L’étude "Objectif peau", éditée par la Société française en dermatologie (2016) et menée auprès d’un échantillon de 20 000 sujets représentatifs avait montré qu’1/3 des adultes déclaraient avoir eu dans l'année au moins une maladie ou un problème de peau, et qu’1/5 avait consulté au cours de la dernière année un dermatologue.
En parallèle, selon la classification commune des actes médicaux (CCAM), entre 2014 et 2022, le nombre de consultations de dermatologie médicale est passé de 7,2 millions à 5 millions, soit une baisse de 31% en relation avec la diminution du nombre de dermatologues (-22%) et de consultations annuelles par praticien (-10,4%). Ainsi, selon une étude de la Direction de la recherche, des études, de l'évaluation et des statistiques (Drees, 2018), le délai pour obtenir une consultation chez un dermatologue était en moyenne de 60 jours, voire pour 10% de la population, de 126 jours.

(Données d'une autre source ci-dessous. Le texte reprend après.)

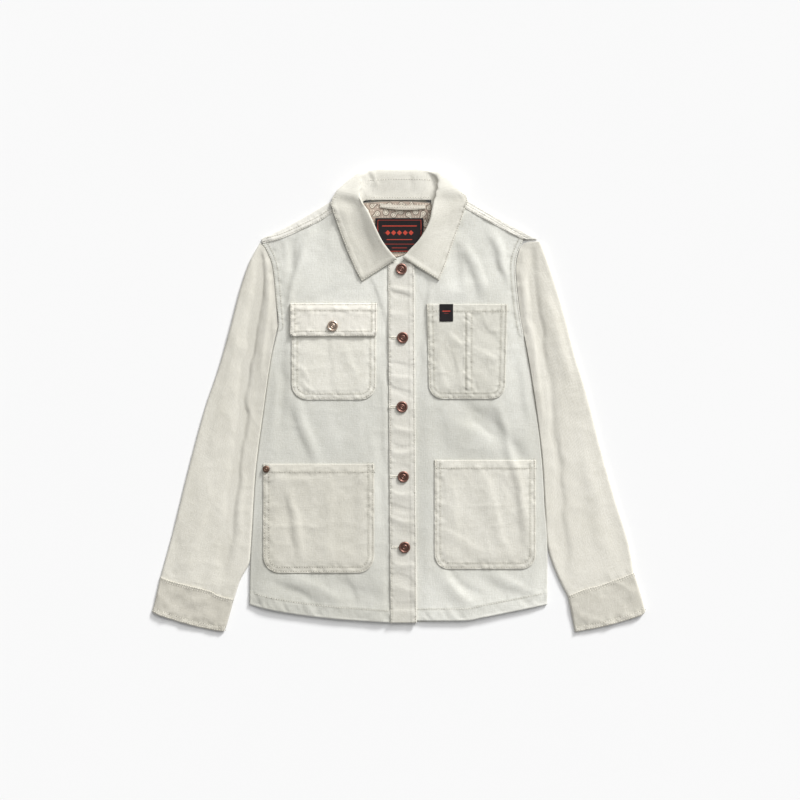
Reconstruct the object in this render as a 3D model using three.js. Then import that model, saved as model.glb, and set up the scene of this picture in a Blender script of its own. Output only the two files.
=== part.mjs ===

Une répartition inégale sur le territoire
Avec 2 880 dermatologues exerçant en France (Cnom 2024) et une densité moyenne en France de 3,6 dermatologues pour 100 000 habitants, l’accès aux soins dermatologiques est rendu difficile. Certaines régions connaissent une baisse sensible du nombre de dermatologues comme l’Ain ou l’Aube (-70%). D’autres comme la Bretagne ou l'Ile-de-France, subissent une mauvaise répartition géographique des praticiens. Ainsi, pour consulter un spécialiste dans certaines zones rurales, les patients doivent parcourir plus d’une centaine de kilomètres. En cause également, le vieillissement de la profession (40% des dermatologues ont plus de 60 ans) et les départs à la retraite qui ne sont pas tous remplacés.
"Plus de 6 000 pathologies ou problèmes de peau sont recensés dans notre spécialité. Que cela soit en structures hospitalières ou en cabinets libéraux, nous devons prendre en charge la dermatologie, de la pédiatrie jusqu'au grand âge, qu’il s’agisse de phanères, de muqueuses, d’infections cutanées, de dermatoses inflammatoires chroniques, de maladies systémiques à l'expression cutanée, de réactions allergiques… Mais aussi des cancers cutanés (90% de carcinomes) représentant 1/3 de l'ensemble des cancers en France. Nous sommes ainsi confrontés aussi bien à des motifs de consultation 'banals' que 'dramatiques'. Les tâches et les petites marques rouges sur la peau sont des sources de fortes demandes de la part de la population. Bien qu’il faille en tenir compte, nous allons devoir prioriser les consultations !", indique la Pre Marie-Aleth Richard, chef du département de dermato-oncologie, CHU de Marseille - Hôpital de la Timone.
Nous gérons une inquiétude croissante de la population française vis-à-vis des lésions
"Notre mission est de faire le tri entre ce qui est bénin ou malin. Mais la problématique n'est pas simplement celle du dépistage, elle est aussi celle de la prévention. Nous gérons une inquiétude croissante de la population française vis-à-vis des lésions. Ainsi, nous nous questionnons sur les limites du dépistage précoce de masse des cancers cutanés en France. En effet, l'excès de diagnostic n'est pas loin. Les stratégies de dépistage de masse génèrent de l’inquiétude et saturent les consultations", alerte la spécialiste.
L’accès à la téléexpertise crée une demande supplémentaire. "Ce besoin des patients, souvent ressenti comme urgent, pour se faire dépister ou répondre à leurs angoisses face à une tâche noire, accroît la demande en dermatologie. Ceux ne pouvant obtenir un rendez-vous rapidement ont recours à la téléexpertise. Certains multiplient les consultations pour un même problème médical puisqu’il n'existe pas de limite à l’accès aux médecins. Cela conduit à un nomadisme médical et derrière, une problématique majeure qui est celle du renoncement aux soins, faute de rendez-vous, pour près de la moitié des patients", regrette la Pre Richard.